Performance Considerations for Producers and Consumers
It is crucial to remember that compression impacts both sides of the connection:
Producer Impact (Compression Time)
The producer must wait for the entire batch of records to be ready before compressing it and sending it off. If the compression time exceeds the linger.ms, the producer might send a batch prematurely or too late. Very slow compression (like high-level Gzip) can force producers to send smaller batches more frequently, increasing request overhead.
Consumer Impact (Decompression Time)
Consumers must spend CPU cycles decompressing the data before processing it. If consumer CPUs are maxed out, decompression can become the bottleneck, leading to consumer lag, even if network throughput is sufficient.

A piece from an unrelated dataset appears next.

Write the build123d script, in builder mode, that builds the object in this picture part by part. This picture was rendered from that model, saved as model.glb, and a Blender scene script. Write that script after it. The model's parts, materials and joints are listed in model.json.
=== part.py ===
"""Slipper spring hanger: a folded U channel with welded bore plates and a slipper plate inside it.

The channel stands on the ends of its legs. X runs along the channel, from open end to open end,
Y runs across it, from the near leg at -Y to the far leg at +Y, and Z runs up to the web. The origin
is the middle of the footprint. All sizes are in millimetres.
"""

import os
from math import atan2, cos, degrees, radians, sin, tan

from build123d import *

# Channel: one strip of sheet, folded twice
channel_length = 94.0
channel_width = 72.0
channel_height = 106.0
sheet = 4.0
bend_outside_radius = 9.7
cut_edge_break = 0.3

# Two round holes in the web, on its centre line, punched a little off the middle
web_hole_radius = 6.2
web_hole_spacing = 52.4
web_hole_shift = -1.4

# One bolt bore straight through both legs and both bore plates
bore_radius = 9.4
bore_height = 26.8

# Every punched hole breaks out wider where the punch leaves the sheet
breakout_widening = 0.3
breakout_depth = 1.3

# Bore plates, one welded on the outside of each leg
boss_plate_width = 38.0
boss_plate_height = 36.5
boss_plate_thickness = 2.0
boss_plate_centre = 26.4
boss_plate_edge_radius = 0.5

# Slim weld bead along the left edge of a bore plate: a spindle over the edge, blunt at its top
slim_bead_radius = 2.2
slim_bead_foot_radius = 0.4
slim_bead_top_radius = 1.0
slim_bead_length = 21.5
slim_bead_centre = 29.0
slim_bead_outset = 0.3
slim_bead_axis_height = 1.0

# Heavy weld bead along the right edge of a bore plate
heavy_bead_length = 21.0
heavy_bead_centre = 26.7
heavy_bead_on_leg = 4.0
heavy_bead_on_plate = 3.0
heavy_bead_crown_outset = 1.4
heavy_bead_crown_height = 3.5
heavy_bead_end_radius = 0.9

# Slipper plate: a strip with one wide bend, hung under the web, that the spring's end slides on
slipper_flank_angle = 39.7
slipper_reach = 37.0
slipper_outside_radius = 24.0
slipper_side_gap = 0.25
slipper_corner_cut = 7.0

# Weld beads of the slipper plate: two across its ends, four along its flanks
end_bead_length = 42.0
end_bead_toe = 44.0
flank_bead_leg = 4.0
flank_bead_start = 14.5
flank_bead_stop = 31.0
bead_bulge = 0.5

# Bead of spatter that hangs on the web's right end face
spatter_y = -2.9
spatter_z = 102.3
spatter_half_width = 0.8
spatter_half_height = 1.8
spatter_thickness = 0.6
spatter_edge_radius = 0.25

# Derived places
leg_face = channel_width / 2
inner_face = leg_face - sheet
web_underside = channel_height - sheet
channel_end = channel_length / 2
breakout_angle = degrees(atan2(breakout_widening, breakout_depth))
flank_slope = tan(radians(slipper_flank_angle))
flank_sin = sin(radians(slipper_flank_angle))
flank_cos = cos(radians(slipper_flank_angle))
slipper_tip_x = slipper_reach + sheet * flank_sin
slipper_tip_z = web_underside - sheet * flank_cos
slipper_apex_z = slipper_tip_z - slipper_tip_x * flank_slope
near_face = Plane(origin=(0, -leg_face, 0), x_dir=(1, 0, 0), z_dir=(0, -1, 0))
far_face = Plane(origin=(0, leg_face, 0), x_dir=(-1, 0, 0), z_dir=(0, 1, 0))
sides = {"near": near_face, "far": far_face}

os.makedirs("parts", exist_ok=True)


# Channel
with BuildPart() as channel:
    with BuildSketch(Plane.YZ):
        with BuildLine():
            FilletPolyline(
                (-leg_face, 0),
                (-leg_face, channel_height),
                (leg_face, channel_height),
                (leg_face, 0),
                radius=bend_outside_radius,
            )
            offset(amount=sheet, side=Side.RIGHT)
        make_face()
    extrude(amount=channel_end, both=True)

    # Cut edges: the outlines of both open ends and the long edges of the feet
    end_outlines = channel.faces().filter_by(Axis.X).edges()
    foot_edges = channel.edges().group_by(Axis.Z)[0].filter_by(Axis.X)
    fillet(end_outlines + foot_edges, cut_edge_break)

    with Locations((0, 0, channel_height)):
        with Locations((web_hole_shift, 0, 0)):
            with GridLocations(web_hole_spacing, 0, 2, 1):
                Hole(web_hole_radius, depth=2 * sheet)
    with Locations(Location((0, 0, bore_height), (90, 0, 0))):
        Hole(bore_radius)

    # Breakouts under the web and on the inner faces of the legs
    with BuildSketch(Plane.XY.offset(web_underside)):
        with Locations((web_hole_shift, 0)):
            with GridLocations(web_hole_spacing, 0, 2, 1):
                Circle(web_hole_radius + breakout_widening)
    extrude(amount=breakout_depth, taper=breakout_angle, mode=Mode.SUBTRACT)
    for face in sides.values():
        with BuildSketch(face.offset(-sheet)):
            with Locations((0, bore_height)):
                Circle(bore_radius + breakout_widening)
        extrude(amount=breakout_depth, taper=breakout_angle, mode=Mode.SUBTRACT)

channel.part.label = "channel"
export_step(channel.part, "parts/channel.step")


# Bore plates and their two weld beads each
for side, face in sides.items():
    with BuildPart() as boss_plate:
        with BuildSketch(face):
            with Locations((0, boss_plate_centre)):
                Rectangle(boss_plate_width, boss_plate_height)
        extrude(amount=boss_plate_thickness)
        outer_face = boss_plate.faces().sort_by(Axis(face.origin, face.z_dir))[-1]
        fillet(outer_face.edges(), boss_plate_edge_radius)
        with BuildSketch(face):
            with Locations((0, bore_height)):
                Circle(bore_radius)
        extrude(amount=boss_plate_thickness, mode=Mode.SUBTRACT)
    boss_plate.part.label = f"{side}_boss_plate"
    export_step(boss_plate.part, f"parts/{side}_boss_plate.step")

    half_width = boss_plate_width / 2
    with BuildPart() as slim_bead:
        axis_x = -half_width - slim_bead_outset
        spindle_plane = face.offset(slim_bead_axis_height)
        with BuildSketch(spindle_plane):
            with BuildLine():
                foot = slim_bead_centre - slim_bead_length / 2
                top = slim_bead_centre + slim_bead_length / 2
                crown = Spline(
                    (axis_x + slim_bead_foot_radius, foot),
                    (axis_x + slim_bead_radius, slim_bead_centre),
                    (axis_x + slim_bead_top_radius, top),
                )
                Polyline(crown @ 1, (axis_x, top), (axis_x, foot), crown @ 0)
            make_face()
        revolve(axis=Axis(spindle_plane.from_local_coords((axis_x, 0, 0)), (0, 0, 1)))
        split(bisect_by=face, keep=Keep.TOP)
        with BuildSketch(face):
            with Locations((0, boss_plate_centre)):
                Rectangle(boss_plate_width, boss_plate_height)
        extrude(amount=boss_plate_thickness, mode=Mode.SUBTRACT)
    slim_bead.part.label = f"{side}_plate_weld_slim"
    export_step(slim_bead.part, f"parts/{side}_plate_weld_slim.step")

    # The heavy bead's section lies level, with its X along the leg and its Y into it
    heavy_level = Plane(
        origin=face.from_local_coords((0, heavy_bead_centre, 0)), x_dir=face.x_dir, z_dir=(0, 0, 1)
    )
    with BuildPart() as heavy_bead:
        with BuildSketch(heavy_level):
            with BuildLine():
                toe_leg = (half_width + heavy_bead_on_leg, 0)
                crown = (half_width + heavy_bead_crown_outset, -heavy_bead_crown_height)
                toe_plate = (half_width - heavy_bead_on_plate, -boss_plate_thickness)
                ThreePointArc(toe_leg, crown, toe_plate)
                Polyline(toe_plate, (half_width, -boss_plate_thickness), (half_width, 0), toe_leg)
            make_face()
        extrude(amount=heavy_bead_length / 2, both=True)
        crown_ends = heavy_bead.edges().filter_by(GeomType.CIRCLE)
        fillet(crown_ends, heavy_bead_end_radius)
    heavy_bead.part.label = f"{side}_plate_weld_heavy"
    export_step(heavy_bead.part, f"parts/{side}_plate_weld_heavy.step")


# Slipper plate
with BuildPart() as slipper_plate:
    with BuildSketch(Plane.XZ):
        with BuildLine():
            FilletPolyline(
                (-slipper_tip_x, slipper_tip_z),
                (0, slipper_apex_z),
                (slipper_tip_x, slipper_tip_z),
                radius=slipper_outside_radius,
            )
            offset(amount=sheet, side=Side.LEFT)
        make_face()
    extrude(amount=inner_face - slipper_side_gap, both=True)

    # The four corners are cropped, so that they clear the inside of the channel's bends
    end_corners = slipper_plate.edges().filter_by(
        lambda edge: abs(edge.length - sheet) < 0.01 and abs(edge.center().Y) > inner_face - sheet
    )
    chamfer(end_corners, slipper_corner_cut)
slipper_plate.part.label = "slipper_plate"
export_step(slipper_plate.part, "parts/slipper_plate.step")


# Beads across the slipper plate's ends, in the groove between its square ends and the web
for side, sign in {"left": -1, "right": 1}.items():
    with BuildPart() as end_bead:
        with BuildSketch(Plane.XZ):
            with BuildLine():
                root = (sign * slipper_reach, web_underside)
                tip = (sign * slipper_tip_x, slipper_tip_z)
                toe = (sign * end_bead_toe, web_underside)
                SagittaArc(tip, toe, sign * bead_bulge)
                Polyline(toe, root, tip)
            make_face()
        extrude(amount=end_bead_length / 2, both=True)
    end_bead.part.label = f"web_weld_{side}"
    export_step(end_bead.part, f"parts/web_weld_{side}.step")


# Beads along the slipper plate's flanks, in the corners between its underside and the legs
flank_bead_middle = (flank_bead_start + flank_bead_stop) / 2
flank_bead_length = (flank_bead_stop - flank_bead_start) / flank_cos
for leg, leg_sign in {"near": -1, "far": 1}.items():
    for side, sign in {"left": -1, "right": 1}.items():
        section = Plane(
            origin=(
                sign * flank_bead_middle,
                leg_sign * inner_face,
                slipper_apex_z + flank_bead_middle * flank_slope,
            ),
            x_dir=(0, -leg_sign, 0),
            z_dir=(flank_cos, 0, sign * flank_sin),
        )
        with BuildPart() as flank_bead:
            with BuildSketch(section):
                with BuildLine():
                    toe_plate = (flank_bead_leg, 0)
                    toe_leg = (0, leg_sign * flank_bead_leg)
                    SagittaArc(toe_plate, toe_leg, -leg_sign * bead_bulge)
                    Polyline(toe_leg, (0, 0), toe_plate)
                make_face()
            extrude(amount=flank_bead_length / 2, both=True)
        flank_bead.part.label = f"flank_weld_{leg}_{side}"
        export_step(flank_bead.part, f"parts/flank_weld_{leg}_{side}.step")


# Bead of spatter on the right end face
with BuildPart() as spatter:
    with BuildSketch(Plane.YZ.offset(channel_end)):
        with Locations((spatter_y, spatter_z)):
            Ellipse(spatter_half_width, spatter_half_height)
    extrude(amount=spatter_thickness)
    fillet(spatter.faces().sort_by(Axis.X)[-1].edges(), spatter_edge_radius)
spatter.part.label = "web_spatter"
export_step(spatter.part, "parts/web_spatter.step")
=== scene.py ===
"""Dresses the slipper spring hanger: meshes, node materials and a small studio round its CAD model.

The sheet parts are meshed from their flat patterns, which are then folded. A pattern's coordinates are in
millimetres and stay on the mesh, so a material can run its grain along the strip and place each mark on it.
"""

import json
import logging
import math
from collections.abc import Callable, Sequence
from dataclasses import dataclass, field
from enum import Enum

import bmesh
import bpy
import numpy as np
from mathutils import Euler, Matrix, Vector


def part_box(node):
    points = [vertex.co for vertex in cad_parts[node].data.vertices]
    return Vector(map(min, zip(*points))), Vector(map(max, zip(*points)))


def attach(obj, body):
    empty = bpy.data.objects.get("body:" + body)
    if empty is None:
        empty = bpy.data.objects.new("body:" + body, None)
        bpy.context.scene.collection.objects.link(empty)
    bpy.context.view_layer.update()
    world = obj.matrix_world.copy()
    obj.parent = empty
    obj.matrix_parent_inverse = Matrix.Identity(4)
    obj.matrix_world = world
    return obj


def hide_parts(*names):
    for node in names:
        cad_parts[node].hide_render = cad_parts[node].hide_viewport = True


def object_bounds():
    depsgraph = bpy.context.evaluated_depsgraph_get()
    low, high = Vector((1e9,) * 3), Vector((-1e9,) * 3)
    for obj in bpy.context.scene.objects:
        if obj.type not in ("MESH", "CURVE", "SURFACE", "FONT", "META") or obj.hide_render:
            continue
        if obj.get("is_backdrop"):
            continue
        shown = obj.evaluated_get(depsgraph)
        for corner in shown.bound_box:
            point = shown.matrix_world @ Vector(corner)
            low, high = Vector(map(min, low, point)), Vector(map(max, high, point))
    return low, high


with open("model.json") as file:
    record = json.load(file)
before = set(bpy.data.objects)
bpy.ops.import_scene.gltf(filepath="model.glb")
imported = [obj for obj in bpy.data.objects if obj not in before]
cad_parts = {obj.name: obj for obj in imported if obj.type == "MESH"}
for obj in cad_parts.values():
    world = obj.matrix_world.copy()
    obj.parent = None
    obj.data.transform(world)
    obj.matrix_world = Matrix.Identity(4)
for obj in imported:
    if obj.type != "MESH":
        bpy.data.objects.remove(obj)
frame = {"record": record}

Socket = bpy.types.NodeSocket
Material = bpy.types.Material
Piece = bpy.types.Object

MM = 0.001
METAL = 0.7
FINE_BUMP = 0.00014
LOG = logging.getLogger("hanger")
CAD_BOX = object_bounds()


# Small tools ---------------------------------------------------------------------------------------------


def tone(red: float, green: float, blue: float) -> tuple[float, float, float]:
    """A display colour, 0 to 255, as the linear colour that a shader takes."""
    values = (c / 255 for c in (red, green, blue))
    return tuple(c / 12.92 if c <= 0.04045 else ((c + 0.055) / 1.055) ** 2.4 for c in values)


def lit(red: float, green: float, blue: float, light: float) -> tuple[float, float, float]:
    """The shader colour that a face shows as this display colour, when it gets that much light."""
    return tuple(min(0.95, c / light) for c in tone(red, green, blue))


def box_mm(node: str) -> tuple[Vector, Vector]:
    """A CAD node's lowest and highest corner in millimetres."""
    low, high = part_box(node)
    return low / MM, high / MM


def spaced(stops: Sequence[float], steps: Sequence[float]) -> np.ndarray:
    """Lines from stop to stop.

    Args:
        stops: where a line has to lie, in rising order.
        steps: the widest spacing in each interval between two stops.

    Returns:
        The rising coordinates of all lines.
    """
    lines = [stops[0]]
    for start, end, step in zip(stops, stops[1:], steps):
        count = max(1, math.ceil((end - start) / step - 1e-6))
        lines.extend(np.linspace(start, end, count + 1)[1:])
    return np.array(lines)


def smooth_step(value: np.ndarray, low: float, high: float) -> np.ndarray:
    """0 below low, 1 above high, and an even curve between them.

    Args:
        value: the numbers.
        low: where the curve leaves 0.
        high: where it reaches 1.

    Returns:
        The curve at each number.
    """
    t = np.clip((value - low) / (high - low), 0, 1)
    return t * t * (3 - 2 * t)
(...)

Decompression speed is often more critical than compression speed because it directly affects consumer latency.
For this reason, codecs like Snappy and Zstd (which have exceptionally fast decompression routines) are favored over Gzip, whose decompression routine is comparatively sluggish.
Takeaway
Start with Zstd at a low or moderate level for new Kafka workloads, then benchmark with your real payloads. Use Snappy when producer or consumer CPU is tight and latency matters most. Use Gzip only when compatibility or storage reduction outweighs the extra CPU cost.